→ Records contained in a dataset
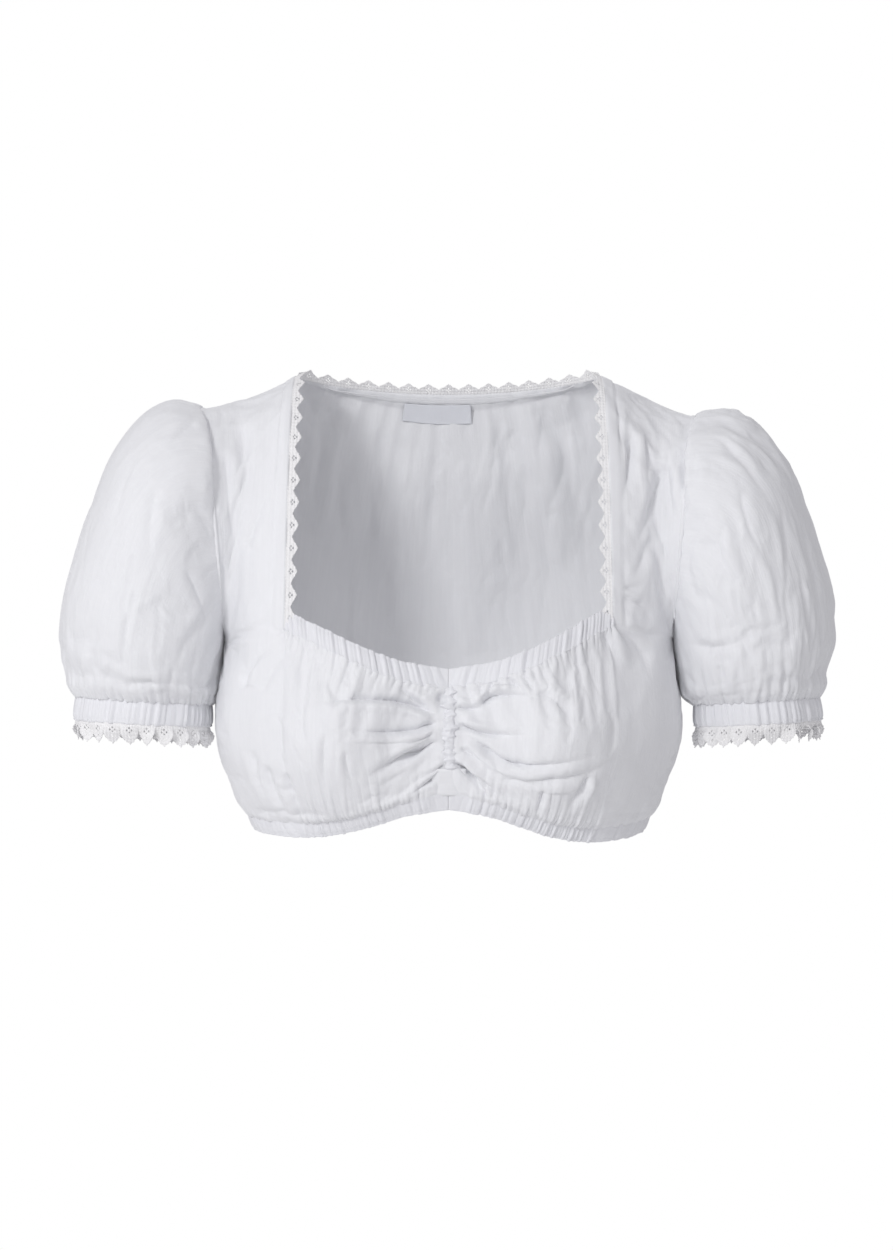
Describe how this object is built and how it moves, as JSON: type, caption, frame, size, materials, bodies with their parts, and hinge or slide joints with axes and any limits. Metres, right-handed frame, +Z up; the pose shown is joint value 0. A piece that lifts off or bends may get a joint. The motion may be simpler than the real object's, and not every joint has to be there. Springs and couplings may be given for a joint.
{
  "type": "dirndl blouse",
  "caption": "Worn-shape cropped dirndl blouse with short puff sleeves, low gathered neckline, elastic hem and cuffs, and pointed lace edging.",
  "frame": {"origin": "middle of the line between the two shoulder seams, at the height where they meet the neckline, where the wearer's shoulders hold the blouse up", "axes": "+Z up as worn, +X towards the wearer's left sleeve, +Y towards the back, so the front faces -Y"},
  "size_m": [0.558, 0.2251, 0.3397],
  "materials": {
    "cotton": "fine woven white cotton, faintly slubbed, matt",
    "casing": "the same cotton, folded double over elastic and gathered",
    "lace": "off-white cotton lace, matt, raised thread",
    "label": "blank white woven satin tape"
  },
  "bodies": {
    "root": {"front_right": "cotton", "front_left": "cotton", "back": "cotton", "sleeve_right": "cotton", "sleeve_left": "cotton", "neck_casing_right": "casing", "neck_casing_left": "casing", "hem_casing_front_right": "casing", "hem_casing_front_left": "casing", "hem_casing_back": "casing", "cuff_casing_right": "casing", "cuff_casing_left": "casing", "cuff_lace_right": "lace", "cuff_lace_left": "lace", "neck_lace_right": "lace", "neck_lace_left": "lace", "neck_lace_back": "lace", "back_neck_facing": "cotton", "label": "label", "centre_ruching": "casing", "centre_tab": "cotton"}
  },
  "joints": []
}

...

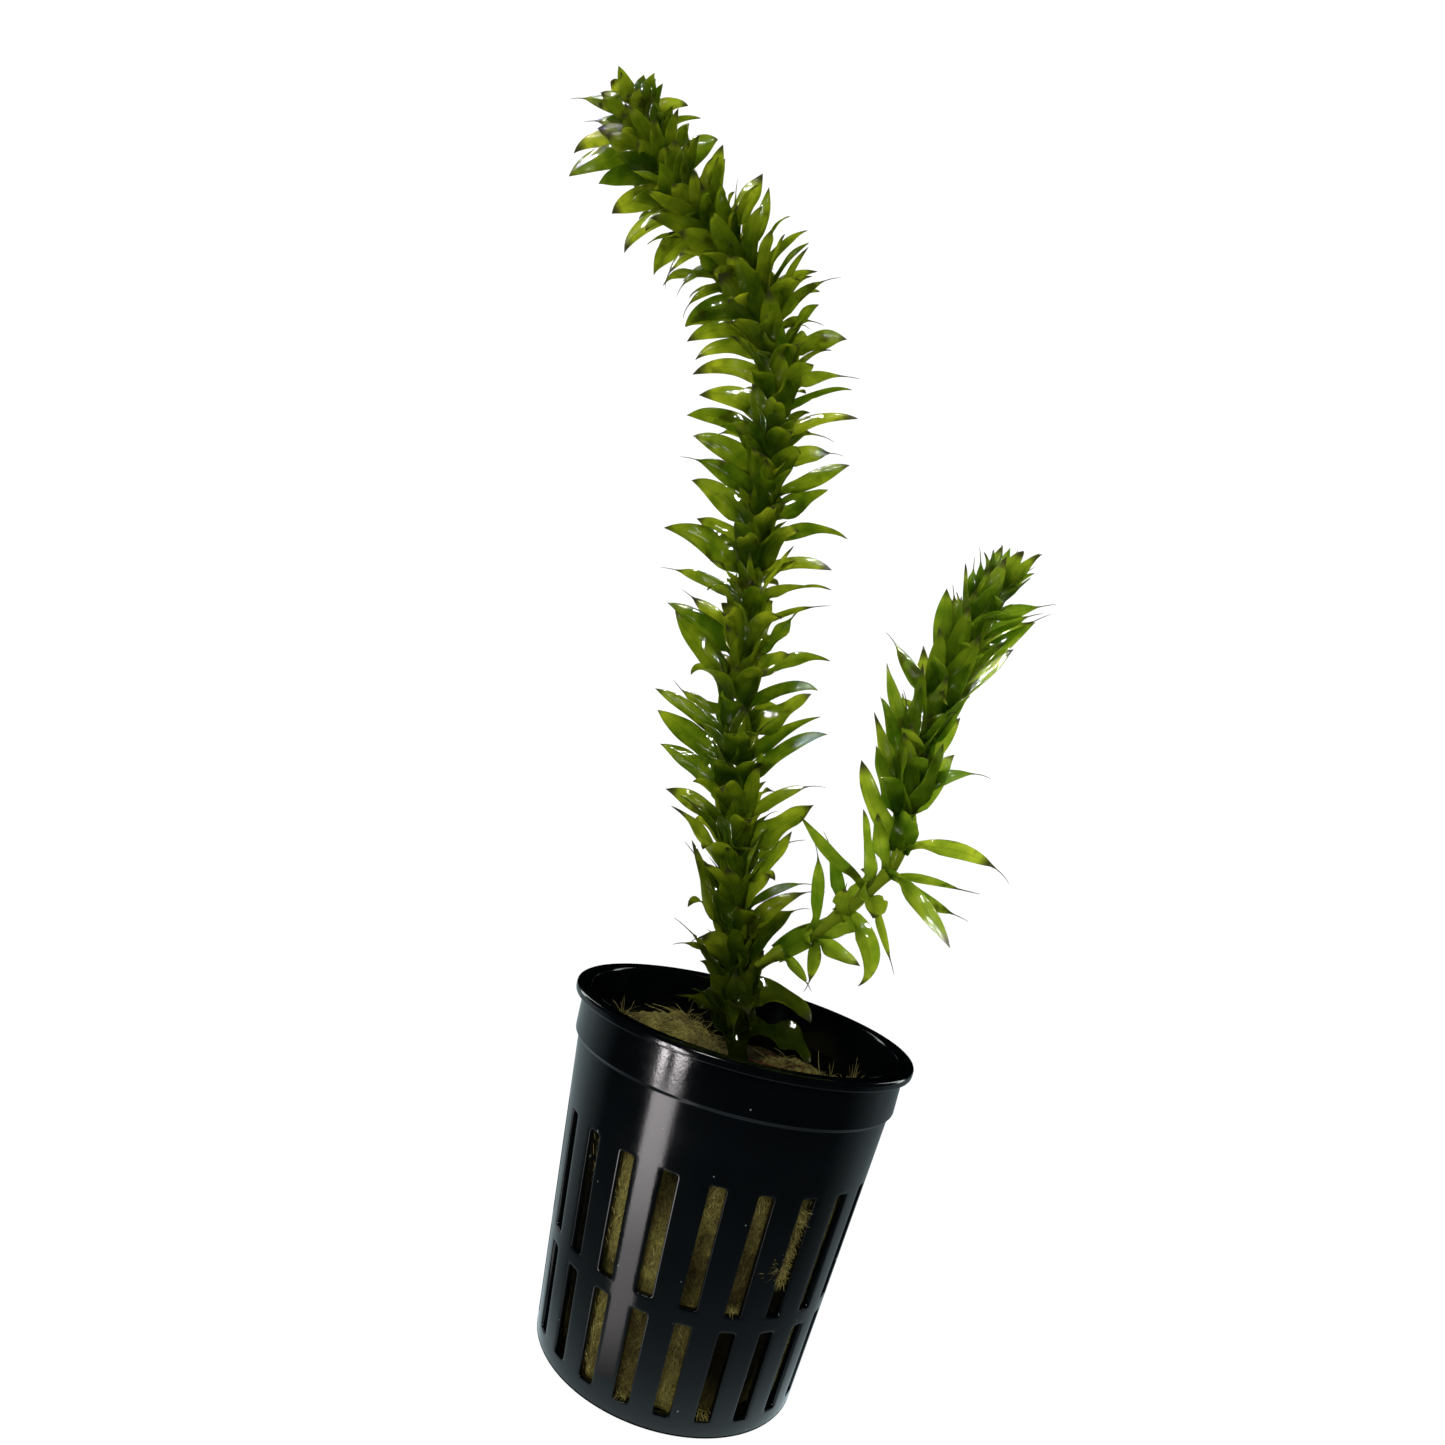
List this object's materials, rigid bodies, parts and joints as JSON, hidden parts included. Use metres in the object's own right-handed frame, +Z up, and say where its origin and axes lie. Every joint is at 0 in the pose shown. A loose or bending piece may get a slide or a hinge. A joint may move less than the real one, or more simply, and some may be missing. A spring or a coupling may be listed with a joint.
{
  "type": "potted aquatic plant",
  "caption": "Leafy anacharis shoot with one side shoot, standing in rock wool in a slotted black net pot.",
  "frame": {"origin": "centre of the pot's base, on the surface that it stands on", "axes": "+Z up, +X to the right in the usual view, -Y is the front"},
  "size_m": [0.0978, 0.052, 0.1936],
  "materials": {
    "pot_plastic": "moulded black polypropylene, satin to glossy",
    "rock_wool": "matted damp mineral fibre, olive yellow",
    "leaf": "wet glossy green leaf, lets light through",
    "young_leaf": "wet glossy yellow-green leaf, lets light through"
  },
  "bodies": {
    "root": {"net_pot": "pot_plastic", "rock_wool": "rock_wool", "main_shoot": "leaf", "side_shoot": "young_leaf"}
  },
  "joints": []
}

→ Exercise details
In the entries above, count each line that holds "bodies". Give the total and nothing else.

→ Solution to the problem
4